3 yıllık Orta Vadeli Mali Program'a ilişkin büyüklükler belli oldu. Program IMF'nin ekonomik daralmasını tahmin ettiği yüzde 5,1 oranındaki öngörüye dayalı olarak hazırlandı
Hükümetin 2010-2012 yıllarını kapsayan 3 yıllık Orta Vadeli Mali Programına (OVP) ilişkin büyüklükler belli oldu. Program DPT, Maliye ve Hazine bürokratlarının uzunca bir süreyi bulan çalışmaları sonucu IMF'nin Türkiye'nin ekonomik daralmasını tahmin ettiği yüzde 5,1 oranındaki öngörüye dayalı olarak hazırlandı. Program ile 2010 yılına ilişken bütçe hazırlığının da gerçekleştirildiği kaydedildi.
Bu ayın ortalarına kadar açıklanması kesinleşen programda deflatör oranı yüzde 5 alınırken, 2009 yılına ilişkin büyüme tahminleri IMF'nin öngörülerinin üzerinde yapılıyor. OVP'ye göre, 2009 yılı enflasyon tahmini de yüzde 6,9'un altında olacak. Yetkililer, ekonomideki daralmanın IMF'nin küçülme tahminin daha da altında çıkmasının beklenmediğini belirterek, “Ekonomi bundan daha da kötüleşemez” değerlendirmesini yaptılar.
Programın hazırlığında kritik sürecin, krizden çıkışta nelerin olabileceğine yönelik olduğunu vurgulayan yetkililer, bu yönlü belirsizliğin ekonomi aktörleri üzerinde tedirginlik yaratması endişesinin bulunduğunu kaydettiler. Özellikle yılın ilk çeyreğinin ardından bütçede 'kesenin ağzı'nın açıldığına dikkat çekilirken, hükümetin bütçe açığının ne zaman kapatılacağına karar vermesinin önemli olduğu hatırlatıldı.

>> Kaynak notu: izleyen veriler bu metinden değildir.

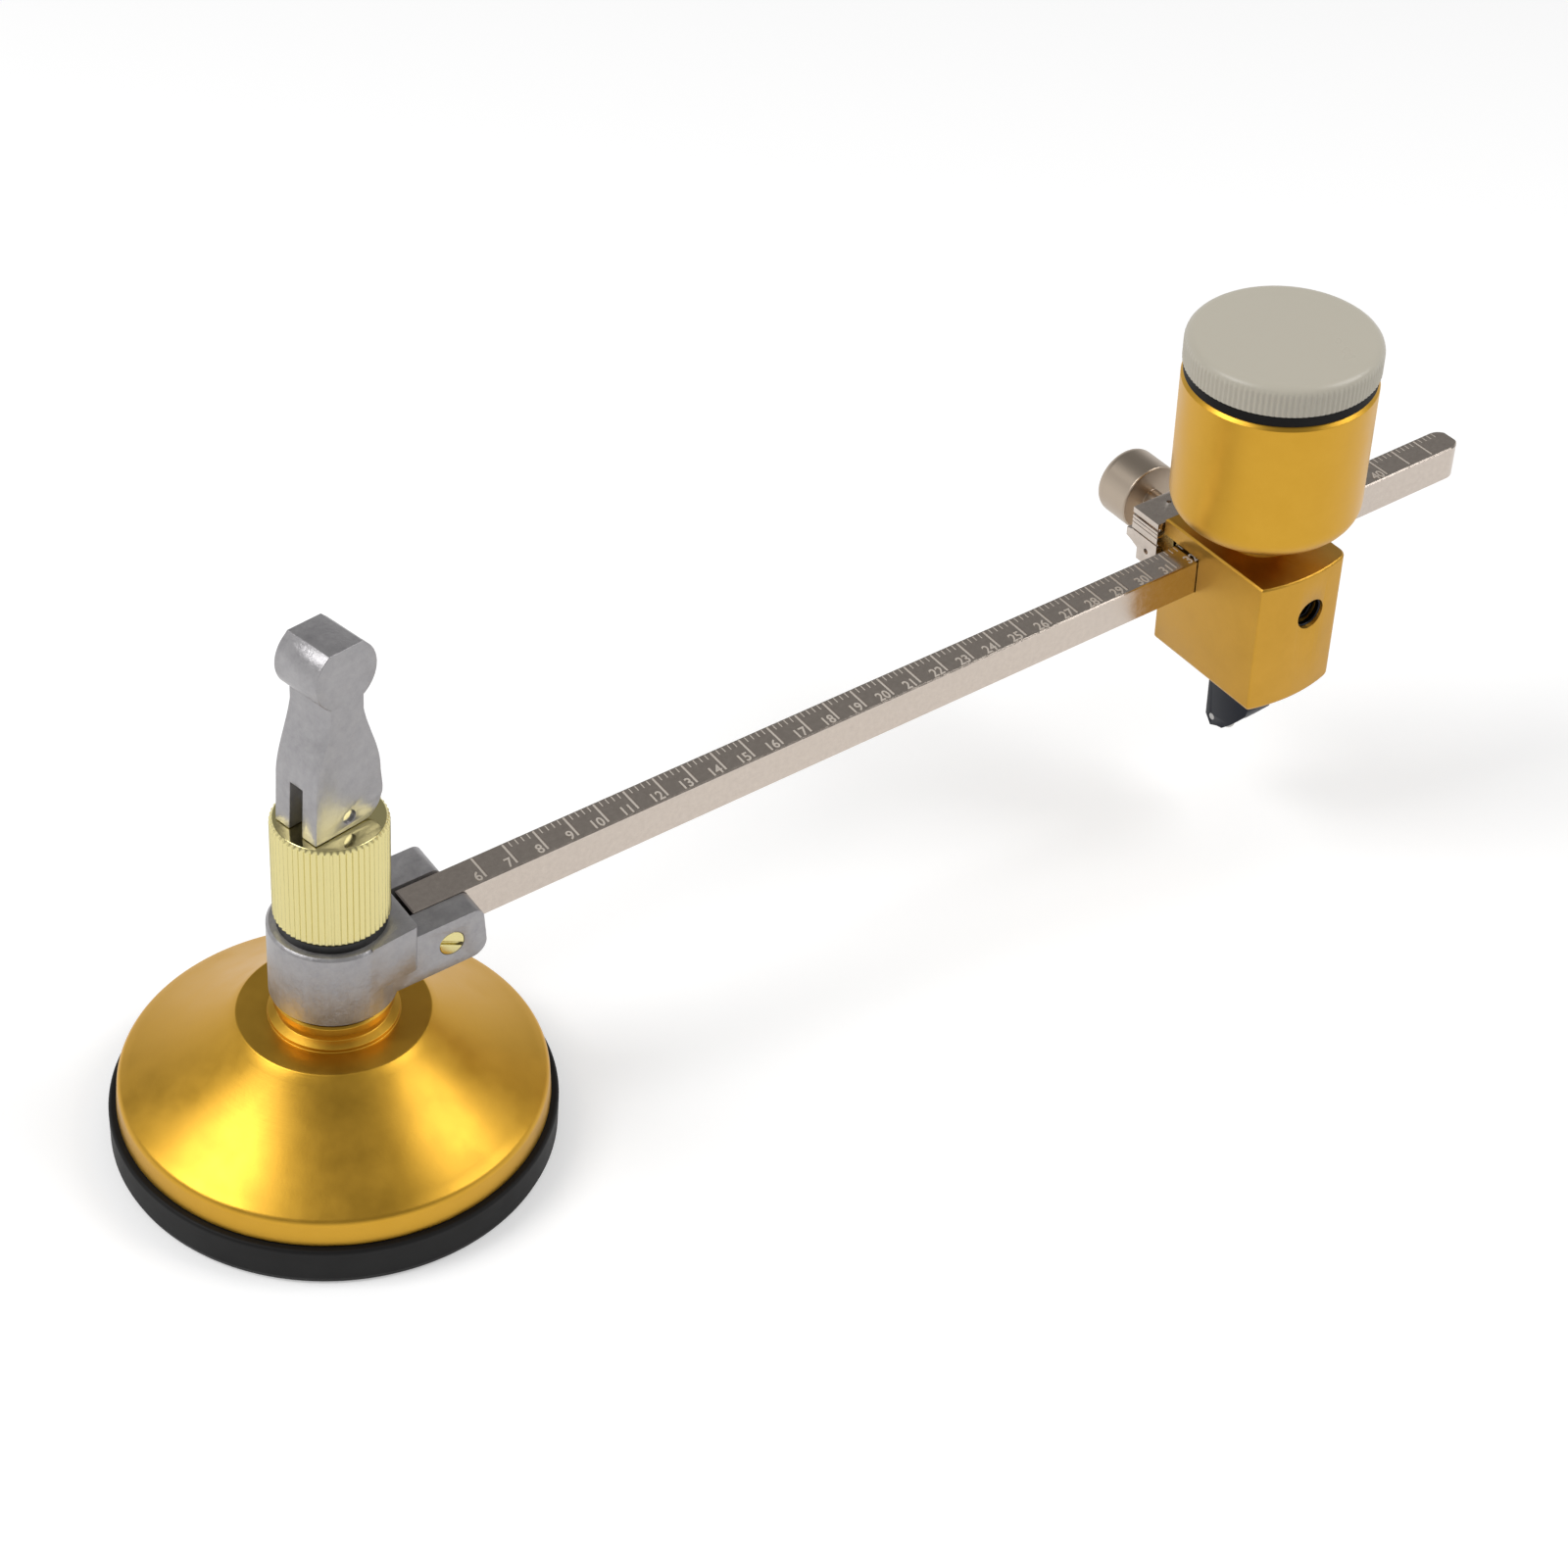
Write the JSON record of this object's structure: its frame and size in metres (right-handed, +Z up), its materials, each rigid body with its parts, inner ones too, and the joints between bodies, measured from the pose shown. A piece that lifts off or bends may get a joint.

Bütçe dengesinin 2010'dan itibaren aşağı çekilmesine yönelik planlamalar yapıldığını da hatırlatan yetkililer, Katılım Öncesi Program'da (KEP) yüzde 5'lik açığın öngörüldüğünü kaydettiler. Yetkililer, bütçe açığında bu oranın korunmaya çalışılacağını belirtirlerken de, borçlanma limitinin yüzde 7 olduğunu, böylece yüzde 2'lik bir marjın bulunduğuna da işaret ettiler. Yetkililer, borçlanma limitinin 74,8 milyar TL olarak belirlendiğini de hatırlattılar. Bütçe açığına son teşvik kararlarının yansımasının olabileceğine de dikkat çeken yetkililer, bütçeye yaklaşık 250 milyon TL etkisinin olması hesaplanan teşvikler ile ilgili olarak şu tespiti yaptılar:
“Teşvik paketinin Güneydoğu'ya yönelik getireceği yük belli değil. Örneğin, tekstil sektöründe İstanbul'dan Hakkari'ye makinelerin götürülmesi halinde nakliye başta olmak üzere teşvik verileceği yer alıyor. Eğer götürülmezse bütçeye herhangi bir yük gelmeyecek. Ayrıca, kurumlar vergisinin de 2010 yılına etkisi olabilecek. Yine yatırım maliyetlerinin de hemen etkisi olmayacak.”2009 yılında açık veren faiz dışı fazlanın (fdf) 2010-2012 yıllarında, pozitife dönüştürülmesi gerektiğine işaret eden yetkililer, bu kapsamda politika tedbirlerinin belirlenmesinin önemini vurguladılar. Yetkililer ayrıca, kriz nedeniyle işçilere memurlardan daha fazla zam verilemeyeceğini de kaydettiler. Yıllık TÜFE artış hızı ise bu yılsonu yüzde 6'lar civarında öngörülürken, 2010 yılında 5,5, 2011'de 4,8, 2012'de ise yüzde 4 olarak öngörülüyor.